Среди военных — единственной прослойки общества, которая искренне поддержала Наполеона во время переворота, — началось брожение и недовольство: как так получилось, что один человек, такой же, как и они сами, узурпировал власть в стране и правил как диктатор? Люсьен Бонапарт и Бернадот на первых порах полагали, что Наполеон станет французским Джорджем Вашингтоном, но просчитались: тот сделался французским Оливером Кромвелем. Первый консул отлично знал об этих настроениях и стал немедленно избавляться от бывших своих сторонников: Сен-Сир с дивизией отправился в Португалию, Ланн уехал послом в Лиссабон, Брюн — в Константинополь, Макдональд — в Копенгаген. Но мстить никому Наполеон не стал. Он делал ставку на достижение в стране консолидации независимо от принадлежности к партиям людей, которые захотят поддержать Консульство.
Бернадот, хоть и не сразу, а только через месяц после событий ставший не без помощи Жозефа Бонапарта членом Государственного совета, центрального органа новой власти, какое-то время работал в военной его секции, занимаясь разработкой нового закона о рекрутах, но скоро получил предложение выехать в армию под Дижон, непосредственно подчинявшуюся Наполеону. Бернадот от этого назначения отказался, и тогда диктатор отправил его в Западную армию. Уже цитировавшийся выше Бурьен писал, что первый консул всеми способами хотел удалить не поддержавшего переворот 18 брюмера и строптивого генерала подальше от Парижа. Т. Хёйер считает такое предположение маловероятным, ибо Бернадот сам искал себе занятия и фактически сам предложил себя на пост командующего Западной армией.

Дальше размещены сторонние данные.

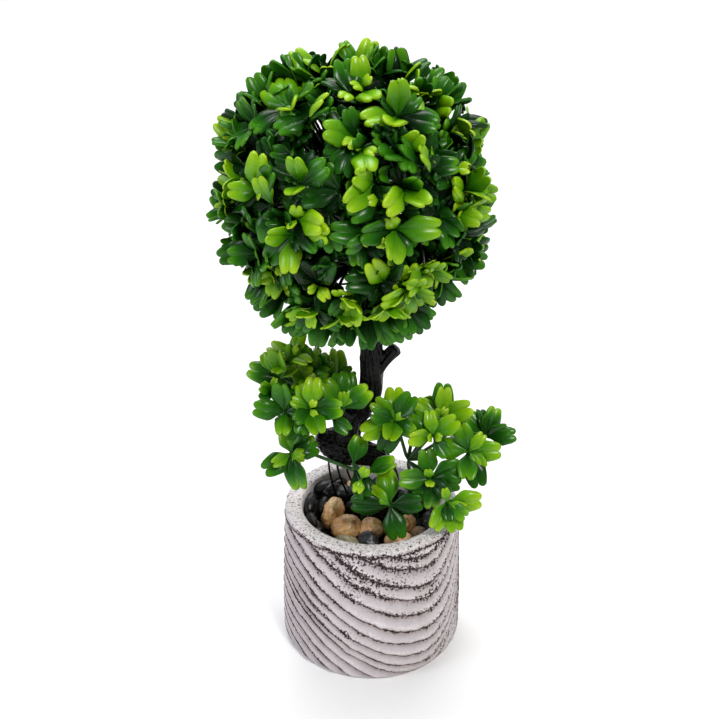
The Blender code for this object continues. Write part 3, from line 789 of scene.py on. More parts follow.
# %% Bark relief
CORD_WIDTH = 1.7
CORD_LENGTH = 26.0
CORD_HEIGHT = 0.95
CORD_TWIST = 40.0
GRAIN_WIDTH = 0.8
GRAIN_LENGTH = 8.0
GRAIN_HEIGHT = 0.34
FOLD_WIDTH = 2.2
FOLD_ROUND = 6.0
FOLD_HEIGHT = 0.8


def bark_height(angle, along, radius, fold, seed):
    """How far the bark stands out at an angle round a limb and a distance along it."""
    round_x = radius * math.cos(angle)
    round_y = radius * math.sin(angle)
    twist = along / CORD_TWIST
    turned_x = round_x * math.cos(twist) - round_y * math.sin(twist)
    turned_y = round_x * math.sin(twist) + round_y * math.cos(twist)
    cords = Vector((turned_x / CORD_WIDTH, turned_y / CORD_WIDTH, along / CORD_LENGTH + seed))
    grain = Vector((turned_x / GRAIN_WIDTH, turned_y / GRAIN_WIDTH, along / GRAIN_LENGTH + seed))
    folds = Vector((round_x / FOLD_ROUND, round_y / FOLD_ROUND, along / FOLD_WIDTH + seed))
    height = CORD_HEIGHT * (0.6 - 2.2 * abs(noise.noise(cords)))
    height += GRAIN_HEIGHT * (0.4 - 1.6 * abs(noise.noise(grain)))
    return height + fold * FOLD_HEIGHT * noise.noise(folds)


# %% Limbs
LIMB_SIDES = 96
RING_STEP = 0.45
LOWER_FOLDS_AT = 58.0
UPPER_FOLDS_AT = 24.0
FOLDS_REACH = 14.0
FEW_FOLDS = 0.15


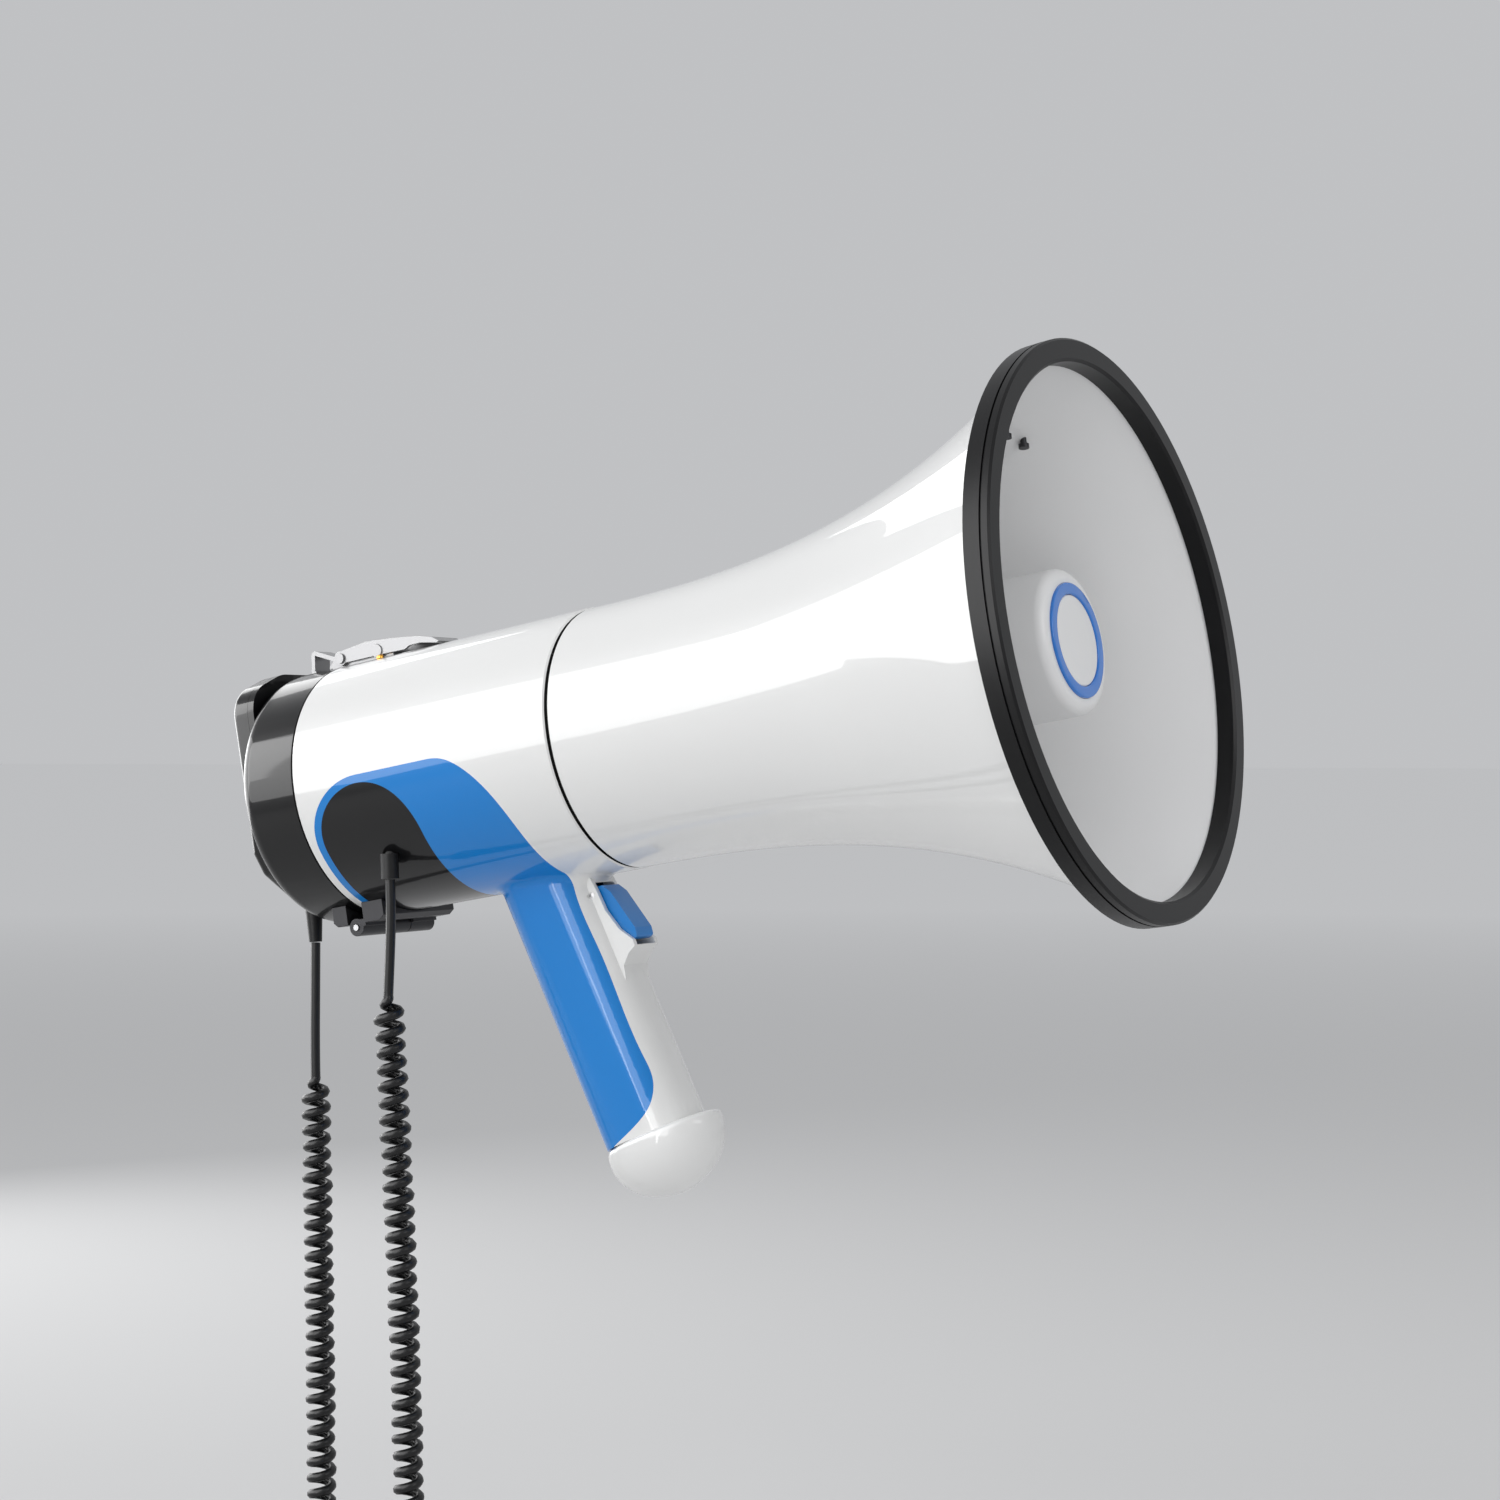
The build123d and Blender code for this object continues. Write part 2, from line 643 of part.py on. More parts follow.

Ещё в 1798 году шла речь о высадке в Англии, и вот теперь первый консул назначил Бернадота командиром экспедиционного корпуса в надежде, что генерал наделает ошибок, и тогда его можно было бы привлечь к ответственности. Вскоре, однако, всем стало очевидно, что бросок через Ла-Манш французам был не по зубам и не по карману и идею десанта похерили. А Бернадота послали усмирять мятежную Вандею и сторожить побережье Франции от высадки английского десанта — авось там он сломит себе голову!